Entries with parts and joints:
============

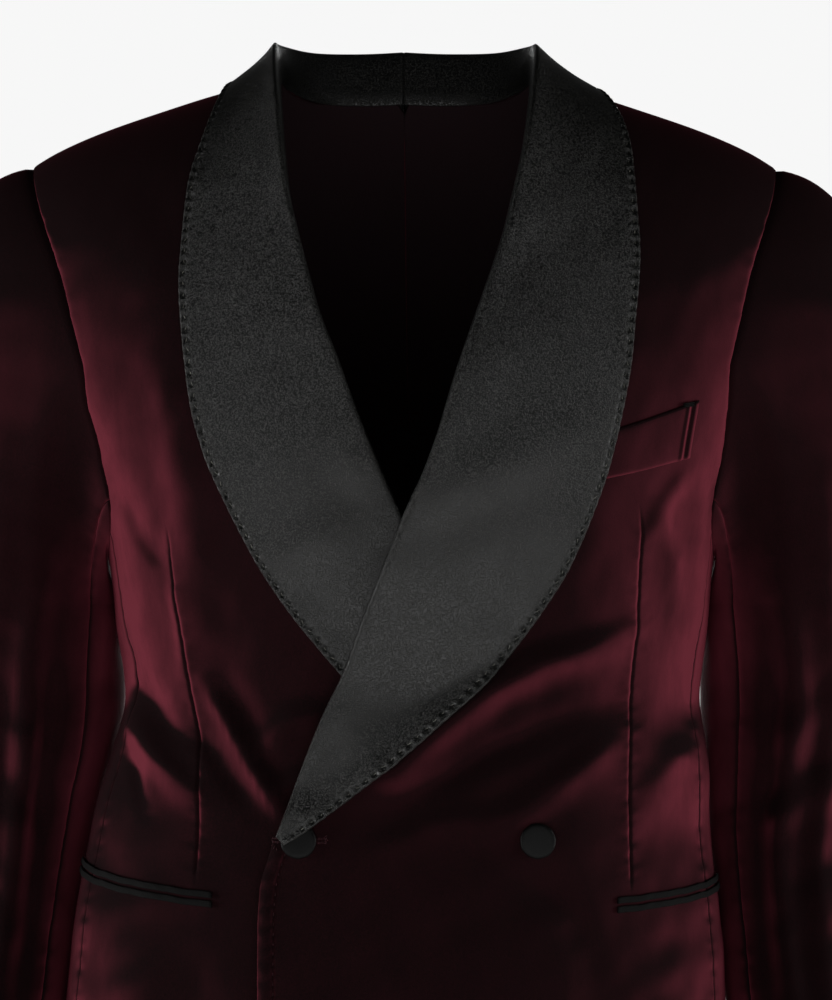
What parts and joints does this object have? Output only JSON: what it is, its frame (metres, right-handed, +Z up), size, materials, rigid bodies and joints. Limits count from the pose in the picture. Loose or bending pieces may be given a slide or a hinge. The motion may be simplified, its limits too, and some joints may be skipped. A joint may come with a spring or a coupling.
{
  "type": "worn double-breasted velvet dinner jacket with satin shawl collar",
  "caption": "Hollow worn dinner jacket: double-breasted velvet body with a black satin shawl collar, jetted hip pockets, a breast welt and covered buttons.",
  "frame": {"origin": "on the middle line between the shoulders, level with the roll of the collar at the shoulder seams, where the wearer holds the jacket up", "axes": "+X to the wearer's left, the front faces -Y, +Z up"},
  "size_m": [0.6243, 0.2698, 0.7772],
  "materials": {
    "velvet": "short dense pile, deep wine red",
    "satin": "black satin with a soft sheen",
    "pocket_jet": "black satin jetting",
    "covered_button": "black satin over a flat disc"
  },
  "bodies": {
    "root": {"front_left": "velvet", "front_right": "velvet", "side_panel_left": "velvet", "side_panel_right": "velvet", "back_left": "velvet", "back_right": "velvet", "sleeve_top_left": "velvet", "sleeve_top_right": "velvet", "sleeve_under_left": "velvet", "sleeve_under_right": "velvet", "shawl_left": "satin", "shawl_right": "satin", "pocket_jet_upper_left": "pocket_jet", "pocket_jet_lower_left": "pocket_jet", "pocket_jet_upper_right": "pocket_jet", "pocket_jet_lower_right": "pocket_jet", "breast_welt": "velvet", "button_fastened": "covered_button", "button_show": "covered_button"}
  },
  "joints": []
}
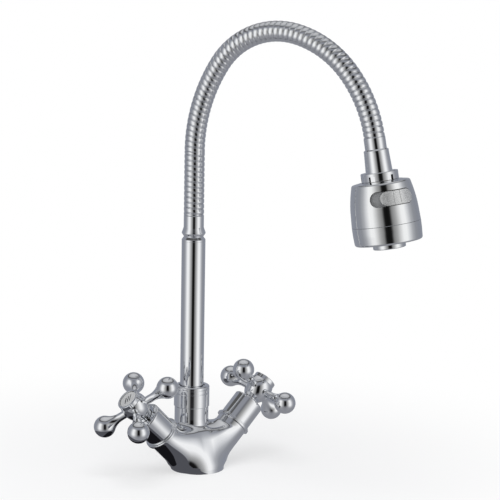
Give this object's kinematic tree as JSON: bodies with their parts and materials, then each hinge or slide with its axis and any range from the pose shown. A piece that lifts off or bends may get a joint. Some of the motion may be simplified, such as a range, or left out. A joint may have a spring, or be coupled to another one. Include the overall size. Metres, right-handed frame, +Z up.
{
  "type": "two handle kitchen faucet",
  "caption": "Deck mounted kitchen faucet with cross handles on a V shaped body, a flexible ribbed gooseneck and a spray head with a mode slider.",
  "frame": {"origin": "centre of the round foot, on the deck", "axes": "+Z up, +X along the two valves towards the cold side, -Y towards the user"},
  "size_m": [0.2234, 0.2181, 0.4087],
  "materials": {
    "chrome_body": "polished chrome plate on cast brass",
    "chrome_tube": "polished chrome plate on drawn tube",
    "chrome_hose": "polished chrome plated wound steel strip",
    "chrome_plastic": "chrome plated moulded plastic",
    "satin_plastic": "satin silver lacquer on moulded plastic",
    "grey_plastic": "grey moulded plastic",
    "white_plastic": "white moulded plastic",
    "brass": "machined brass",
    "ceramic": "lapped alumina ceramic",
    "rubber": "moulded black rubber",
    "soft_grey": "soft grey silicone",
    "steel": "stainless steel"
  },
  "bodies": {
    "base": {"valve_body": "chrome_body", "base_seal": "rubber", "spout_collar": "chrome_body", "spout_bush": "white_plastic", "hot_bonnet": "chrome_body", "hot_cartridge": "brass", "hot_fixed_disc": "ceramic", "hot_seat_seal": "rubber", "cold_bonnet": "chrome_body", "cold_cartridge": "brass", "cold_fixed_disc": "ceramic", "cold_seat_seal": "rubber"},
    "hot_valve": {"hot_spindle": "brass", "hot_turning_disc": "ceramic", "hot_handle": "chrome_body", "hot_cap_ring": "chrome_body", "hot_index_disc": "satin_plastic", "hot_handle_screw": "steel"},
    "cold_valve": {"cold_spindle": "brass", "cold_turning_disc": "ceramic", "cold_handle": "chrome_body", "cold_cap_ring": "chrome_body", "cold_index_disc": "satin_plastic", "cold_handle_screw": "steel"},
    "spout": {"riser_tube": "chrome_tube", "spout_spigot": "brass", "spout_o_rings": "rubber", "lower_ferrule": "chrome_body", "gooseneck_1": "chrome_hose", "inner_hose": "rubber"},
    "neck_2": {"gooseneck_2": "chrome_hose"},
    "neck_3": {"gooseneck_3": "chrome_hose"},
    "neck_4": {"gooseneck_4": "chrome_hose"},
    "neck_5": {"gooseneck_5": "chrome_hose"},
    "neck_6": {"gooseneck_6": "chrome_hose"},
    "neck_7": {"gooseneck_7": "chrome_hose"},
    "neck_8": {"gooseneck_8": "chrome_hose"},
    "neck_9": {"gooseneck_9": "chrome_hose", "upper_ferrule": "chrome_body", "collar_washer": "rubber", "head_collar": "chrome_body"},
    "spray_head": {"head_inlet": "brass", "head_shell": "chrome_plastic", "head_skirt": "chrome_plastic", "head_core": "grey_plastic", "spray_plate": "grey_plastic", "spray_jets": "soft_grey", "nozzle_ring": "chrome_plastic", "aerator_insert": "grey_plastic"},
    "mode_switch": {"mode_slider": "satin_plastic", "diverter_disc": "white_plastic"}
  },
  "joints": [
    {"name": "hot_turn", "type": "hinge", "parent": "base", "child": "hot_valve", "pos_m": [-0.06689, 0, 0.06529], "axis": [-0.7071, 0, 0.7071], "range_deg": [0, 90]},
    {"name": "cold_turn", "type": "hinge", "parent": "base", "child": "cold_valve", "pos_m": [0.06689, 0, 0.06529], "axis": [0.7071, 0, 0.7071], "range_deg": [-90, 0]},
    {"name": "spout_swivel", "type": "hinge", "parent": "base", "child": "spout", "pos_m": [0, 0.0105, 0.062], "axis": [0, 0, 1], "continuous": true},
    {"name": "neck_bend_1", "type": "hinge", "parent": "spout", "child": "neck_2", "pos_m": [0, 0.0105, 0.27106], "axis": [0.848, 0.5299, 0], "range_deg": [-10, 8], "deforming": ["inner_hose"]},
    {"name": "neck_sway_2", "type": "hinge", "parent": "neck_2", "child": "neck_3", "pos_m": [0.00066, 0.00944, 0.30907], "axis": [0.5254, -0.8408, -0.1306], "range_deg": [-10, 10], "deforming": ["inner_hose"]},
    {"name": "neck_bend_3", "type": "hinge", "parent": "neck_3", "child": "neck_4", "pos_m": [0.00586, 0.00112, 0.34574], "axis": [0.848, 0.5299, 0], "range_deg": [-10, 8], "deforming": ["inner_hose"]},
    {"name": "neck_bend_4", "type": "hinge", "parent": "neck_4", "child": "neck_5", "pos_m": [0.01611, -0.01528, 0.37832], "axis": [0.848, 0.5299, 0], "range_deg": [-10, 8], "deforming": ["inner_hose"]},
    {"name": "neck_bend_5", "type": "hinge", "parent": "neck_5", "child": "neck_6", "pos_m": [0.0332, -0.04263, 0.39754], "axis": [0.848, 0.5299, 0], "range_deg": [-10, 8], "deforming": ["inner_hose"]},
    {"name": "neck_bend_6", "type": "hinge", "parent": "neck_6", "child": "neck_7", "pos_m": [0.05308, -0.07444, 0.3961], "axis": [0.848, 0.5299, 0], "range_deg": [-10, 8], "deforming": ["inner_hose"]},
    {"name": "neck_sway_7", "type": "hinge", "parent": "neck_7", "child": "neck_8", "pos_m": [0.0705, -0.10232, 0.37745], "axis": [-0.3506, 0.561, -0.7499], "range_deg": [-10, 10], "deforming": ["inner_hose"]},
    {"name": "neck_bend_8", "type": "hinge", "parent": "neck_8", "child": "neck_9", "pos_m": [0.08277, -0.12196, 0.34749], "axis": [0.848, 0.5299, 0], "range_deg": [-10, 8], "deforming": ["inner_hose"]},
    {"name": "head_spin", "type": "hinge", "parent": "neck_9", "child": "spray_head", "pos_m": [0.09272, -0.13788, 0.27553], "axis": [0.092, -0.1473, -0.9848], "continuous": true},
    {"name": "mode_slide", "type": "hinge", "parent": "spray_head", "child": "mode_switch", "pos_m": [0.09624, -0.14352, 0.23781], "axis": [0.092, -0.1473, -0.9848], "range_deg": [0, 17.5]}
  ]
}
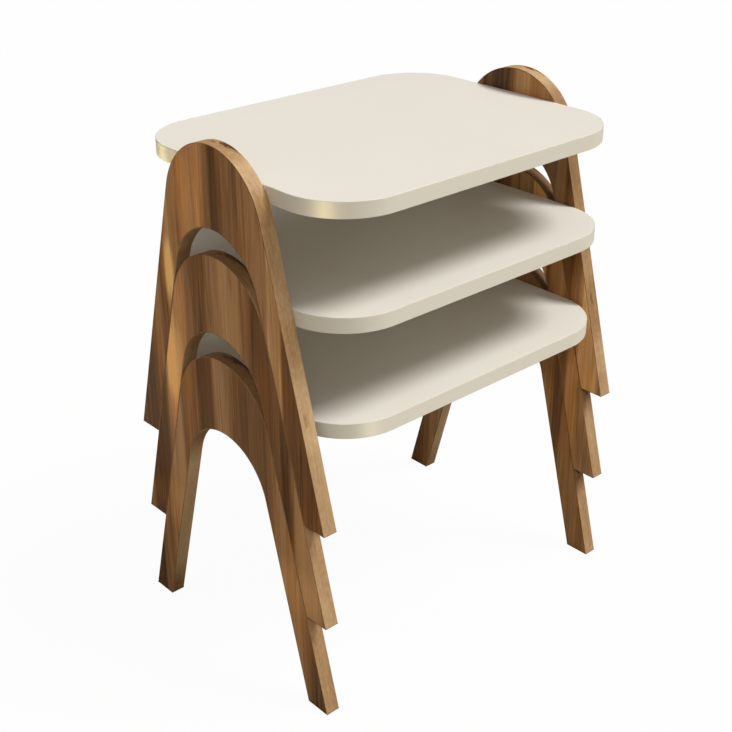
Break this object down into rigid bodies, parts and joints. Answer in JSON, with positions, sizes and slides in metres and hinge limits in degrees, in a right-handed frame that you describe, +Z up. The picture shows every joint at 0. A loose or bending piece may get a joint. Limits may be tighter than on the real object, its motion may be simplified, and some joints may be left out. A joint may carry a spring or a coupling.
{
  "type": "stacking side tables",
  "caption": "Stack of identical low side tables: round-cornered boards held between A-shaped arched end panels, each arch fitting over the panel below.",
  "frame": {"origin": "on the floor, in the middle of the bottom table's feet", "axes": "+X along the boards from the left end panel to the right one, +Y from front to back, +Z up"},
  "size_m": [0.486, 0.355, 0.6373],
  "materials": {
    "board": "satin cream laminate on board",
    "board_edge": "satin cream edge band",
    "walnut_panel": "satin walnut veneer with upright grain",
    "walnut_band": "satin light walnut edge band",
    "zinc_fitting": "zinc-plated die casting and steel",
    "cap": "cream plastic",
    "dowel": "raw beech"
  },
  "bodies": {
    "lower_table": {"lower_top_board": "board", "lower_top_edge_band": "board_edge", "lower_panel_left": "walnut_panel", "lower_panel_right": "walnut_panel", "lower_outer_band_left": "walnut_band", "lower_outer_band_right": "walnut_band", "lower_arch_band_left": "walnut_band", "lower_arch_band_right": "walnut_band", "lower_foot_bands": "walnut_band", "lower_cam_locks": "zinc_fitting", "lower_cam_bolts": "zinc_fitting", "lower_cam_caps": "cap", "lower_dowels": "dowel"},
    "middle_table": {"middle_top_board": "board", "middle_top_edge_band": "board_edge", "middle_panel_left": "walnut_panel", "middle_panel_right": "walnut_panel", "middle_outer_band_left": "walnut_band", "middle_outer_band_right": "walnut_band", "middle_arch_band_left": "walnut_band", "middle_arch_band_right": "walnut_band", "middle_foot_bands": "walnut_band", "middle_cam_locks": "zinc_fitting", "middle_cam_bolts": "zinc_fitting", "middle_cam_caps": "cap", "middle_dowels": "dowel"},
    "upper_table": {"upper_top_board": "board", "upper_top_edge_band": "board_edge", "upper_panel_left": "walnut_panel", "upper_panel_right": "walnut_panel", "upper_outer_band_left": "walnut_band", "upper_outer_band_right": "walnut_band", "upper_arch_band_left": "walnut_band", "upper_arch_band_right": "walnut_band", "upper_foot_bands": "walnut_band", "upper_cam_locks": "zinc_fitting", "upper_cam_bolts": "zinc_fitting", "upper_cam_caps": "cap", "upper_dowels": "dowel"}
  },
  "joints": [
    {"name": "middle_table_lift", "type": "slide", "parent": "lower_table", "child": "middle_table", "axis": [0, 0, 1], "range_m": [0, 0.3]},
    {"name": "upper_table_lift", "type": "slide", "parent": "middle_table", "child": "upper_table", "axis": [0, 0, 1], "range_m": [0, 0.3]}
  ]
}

============

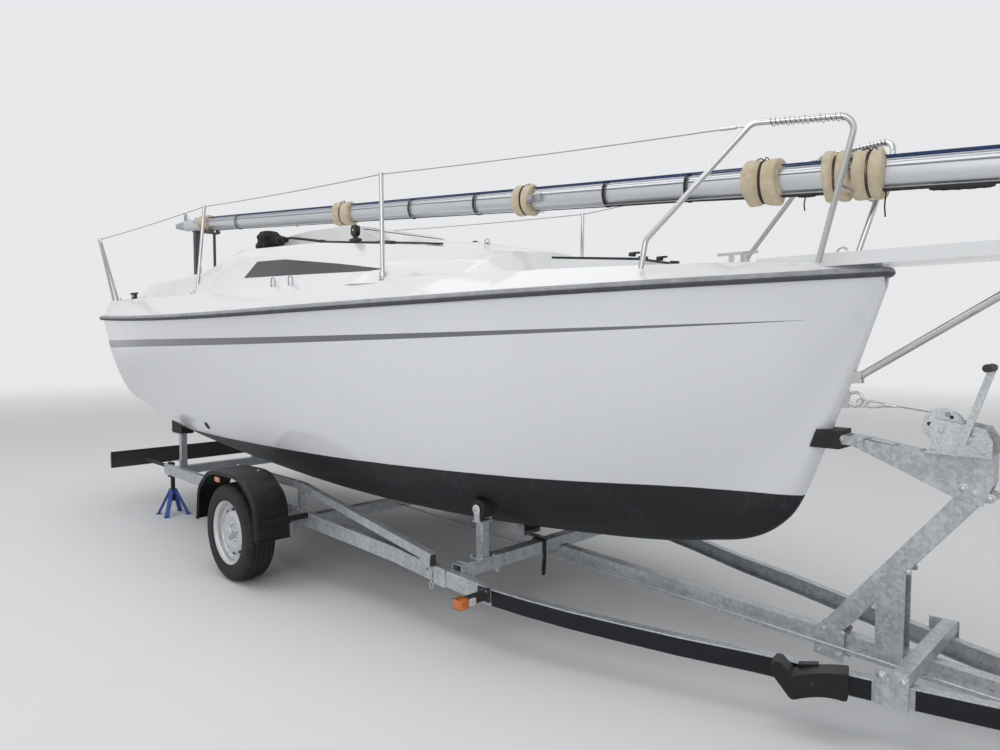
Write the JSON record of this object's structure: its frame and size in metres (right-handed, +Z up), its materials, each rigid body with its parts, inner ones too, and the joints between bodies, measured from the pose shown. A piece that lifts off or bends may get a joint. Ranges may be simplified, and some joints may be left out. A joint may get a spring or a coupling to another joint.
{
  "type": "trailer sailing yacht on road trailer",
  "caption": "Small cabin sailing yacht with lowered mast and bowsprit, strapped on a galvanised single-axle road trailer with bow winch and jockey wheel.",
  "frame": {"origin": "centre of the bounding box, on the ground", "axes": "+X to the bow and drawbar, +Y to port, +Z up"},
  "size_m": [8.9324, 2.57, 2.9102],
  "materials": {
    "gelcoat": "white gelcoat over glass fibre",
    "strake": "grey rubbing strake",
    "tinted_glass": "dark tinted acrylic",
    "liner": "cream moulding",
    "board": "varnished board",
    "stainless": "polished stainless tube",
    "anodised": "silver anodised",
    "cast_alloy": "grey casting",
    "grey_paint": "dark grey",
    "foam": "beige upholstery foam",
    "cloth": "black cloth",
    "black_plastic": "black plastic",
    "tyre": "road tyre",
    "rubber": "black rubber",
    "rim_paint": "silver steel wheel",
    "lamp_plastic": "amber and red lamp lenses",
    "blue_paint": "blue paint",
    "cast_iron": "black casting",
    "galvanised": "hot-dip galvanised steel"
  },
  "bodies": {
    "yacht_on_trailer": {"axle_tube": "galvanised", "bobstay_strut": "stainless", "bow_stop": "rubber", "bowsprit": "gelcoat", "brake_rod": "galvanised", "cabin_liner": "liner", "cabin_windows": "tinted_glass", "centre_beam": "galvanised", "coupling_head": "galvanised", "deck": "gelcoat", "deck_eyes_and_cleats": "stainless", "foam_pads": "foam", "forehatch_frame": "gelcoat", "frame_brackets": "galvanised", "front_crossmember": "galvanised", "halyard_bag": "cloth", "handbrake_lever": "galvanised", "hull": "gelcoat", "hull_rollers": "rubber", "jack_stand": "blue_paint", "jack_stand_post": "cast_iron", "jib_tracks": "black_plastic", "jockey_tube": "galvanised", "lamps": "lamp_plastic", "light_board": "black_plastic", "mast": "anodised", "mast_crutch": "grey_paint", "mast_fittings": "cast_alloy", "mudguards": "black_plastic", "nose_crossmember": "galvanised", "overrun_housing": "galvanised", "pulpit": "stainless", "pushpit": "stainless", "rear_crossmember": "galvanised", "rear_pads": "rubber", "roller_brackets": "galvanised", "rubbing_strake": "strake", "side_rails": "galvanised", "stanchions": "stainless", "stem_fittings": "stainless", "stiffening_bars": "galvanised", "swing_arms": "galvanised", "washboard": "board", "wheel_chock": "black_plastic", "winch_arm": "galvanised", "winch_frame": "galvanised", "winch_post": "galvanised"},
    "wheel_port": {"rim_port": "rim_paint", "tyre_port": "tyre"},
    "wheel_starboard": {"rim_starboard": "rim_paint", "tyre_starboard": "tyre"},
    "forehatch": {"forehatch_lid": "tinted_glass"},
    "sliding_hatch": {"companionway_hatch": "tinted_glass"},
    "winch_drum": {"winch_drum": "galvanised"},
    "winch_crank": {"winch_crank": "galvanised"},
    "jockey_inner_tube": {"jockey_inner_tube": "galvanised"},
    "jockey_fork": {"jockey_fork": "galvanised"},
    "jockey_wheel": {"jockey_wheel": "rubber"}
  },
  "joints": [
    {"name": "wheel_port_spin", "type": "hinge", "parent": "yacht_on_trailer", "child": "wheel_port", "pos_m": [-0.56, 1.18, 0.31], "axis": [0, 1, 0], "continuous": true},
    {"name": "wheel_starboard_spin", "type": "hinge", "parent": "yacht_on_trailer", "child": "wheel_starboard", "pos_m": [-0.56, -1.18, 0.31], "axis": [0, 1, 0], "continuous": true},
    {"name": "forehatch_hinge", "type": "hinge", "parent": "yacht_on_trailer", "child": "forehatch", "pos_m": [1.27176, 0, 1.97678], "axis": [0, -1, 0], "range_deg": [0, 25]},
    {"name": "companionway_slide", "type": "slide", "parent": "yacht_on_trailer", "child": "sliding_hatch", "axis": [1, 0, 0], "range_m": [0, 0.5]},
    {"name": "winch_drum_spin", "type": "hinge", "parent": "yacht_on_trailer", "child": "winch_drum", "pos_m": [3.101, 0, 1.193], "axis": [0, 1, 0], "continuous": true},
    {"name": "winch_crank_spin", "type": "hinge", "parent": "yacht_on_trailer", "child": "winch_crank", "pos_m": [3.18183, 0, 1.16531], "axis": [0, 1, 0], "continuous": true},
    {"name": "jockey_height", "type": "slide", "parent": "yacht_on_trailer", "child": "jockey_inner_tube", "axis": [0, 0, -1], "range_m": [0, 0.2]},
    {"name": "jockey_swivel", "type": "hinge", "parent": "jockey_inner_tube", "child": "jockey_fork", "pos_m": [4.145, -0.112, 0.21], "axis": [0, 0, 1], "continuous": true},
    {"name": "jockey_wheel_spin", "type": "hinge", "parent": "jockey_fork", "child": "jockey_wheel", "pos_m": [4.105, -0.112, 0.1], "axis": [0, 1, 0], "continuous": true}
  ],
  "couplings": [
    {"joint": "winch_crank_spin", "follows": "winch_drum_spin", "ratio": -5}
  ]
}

============

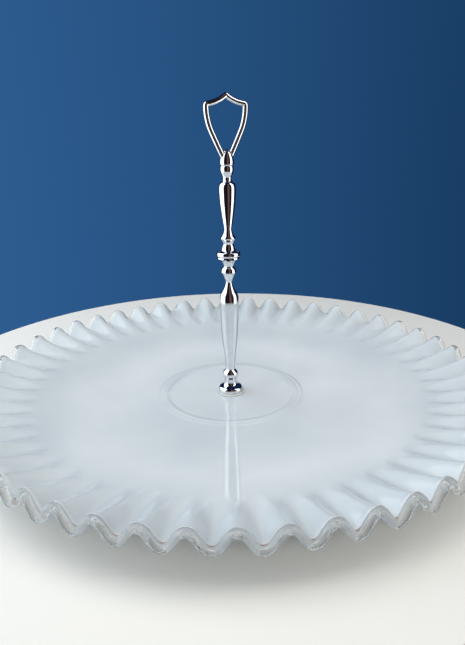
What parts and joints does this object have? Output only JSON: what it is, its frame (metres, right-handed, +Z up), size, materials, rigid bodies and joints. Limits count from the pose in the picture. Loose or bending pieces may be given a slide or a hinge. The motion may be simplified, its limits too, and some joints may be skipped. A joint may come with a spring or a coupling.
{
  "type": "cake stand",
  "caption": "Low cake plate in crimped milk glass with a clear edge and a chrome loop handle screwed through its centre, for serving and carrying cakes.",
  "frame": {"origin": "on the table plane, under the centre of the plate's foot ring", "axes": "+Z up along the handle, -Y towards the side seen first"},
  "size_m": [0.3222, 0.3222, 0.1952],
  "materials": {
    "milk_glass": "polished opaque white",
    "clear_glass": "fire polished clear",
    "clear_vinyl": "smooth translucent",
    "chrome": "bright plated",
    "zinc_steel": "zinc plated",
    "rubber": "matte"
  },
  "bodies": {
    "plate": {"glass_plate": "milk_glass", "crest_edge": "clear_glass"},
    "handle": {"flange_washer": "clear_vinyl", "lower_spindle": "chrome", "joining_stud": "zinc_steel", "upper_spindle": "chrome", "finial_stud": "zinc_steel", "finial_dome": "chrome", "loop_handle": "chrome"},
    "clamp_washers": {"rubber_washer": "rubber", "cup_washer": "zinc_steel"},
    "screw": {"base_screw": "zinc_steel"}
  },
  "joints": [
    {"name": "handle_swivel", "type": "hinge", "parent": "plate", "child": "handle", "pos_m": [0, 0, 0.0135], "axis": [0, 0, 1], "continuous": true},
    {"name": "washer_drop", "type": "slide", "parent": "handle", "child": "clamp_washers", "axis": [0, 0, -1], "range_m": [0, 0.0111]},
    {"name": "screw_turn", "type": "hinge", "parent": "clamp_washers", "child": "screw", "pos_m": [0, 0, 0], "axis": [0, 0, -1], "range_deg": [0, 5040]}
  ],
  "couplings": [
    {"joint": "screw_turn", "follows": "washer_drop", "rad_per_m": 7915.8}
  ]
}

============

TASK DIRECTIONS: Filter the data for the string "each" and copy every line that has it.

ANSWER TO THE EXERCISE:
Give this object's kinematic tree as JSON: bodies with their parts and materials, then each hinge or slide with its axis and any range from the pose shown. A piece that lifts off or bends may get a joint. Some of the motion may be simplified, such as a range, or left out. A joint may have a spring, or be coupled to another one. Include the overall size. Metres, right-handed frame, +Z up.
  "caption": "Stack of identical low side tables: round-cornered boards held between A-shaped arched end panels, each arch fitting over the panel below.",
Write the JSON record of this object's structure: its frame and size in metres (right-handed, +Z up), its materials, each rigid body with its parts, inner ones too, and the joints between bodies, measured from the pose shown. A piece that lifts off or bends may get a joint. Ranges may be simplified, and some joints may be left out. A joint may get a spring or a coupling to another joint.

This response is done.